Schwannoma - Overview
Schwannoma is a benign tumor that consists of Schwann cells. Schwann cells are part of the nerves in charge with production of myelin, a protective sheet of the nerves. Since the tumor actually originates from the cells which create nerves it is obvious that it may occur on many locations in the body. This drives to final conclusion that symptoms and signs of the tumor are associated with its location and size.
Scwannomas are actually homogenous tumors and they form on the outside of the nerve. Due to their growth the affected nerve may be pushed aside or up against a bony structure which may eventually cause damage to the nerve. Fortunately, Schwannoma does not grow rapidly and the previously mentioned complications may be timely prevented. The tumor may be surgically removed but this carries a risk of its recurrence. Even though the tumor is considered benign, there is a chance of 1% that Schwannoma will turn into a malignant form of a disease called neurofibrosarcoma.
Types of Schwannoma and Related Symptoms
Vestibular Schwannoma, also known as acoustic neuroma, is a benign tumor which affects the vestibular nerve.

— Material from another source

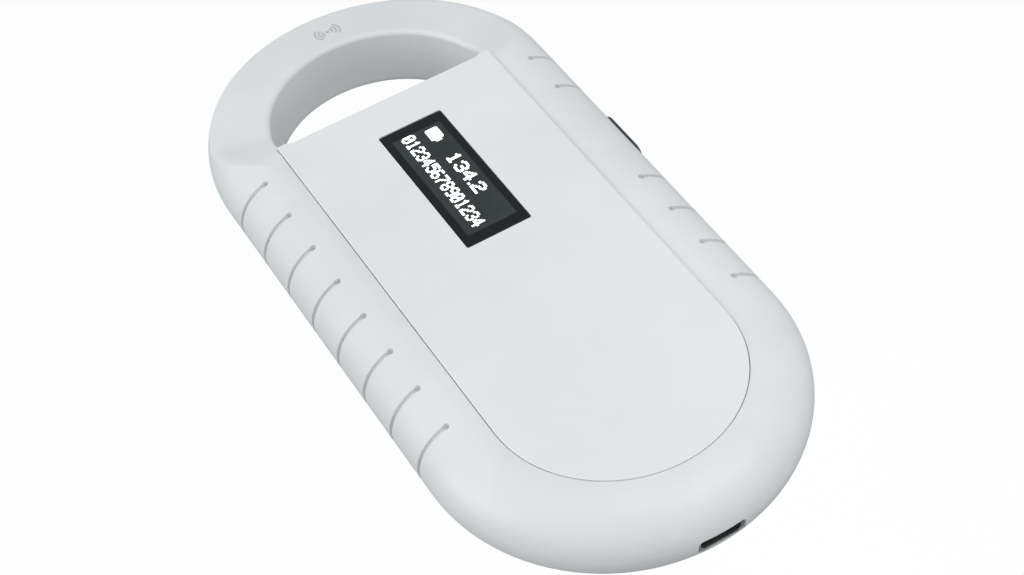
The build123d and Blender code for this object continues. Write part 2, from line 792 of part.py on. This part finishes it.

This nerve is in charge with maintaining the proper balance. Once the nerve is affected by Schwannoma the symptoms and signs develop as a consequence of nerve compression. The patients usually complain about asymmetric hearing loss, tinnitus (ringing in the ears), dizziness and loss of balance. If the tumor is extremely large in size it may also cause compression of the facial nerve and consequent symptoms such as facial tingling or numbness. In severe damage of the facial nerve the patients may develop one-sided facial weakness and paralysis. This tumor predominantly affects adults with higher incidence in women.
Spinal Schwannoma is a tumor which occurs in the spinal cord. This tumor may be benign or malignant. The very presence of the tumor in the spinal cord makes it malignant even though its histological characteristics may be benign. This can be easily explained by the fact that the very presence and growth of the tumor causes compression and damage to the spinal cord. This damage leads to permanent complications. An initial symptom of spinal Schwannoma is progressive back pain. The pain may radiate towards the lower limbs. Further growth of the tumor causes compression of the spinal nerves and related symptoms such as tingling sensations, pain, weakness or numbness of the area innervated by compressed nerves. Compression in lower parts of the spinal cord may lead to the loss of bladder or bowel control.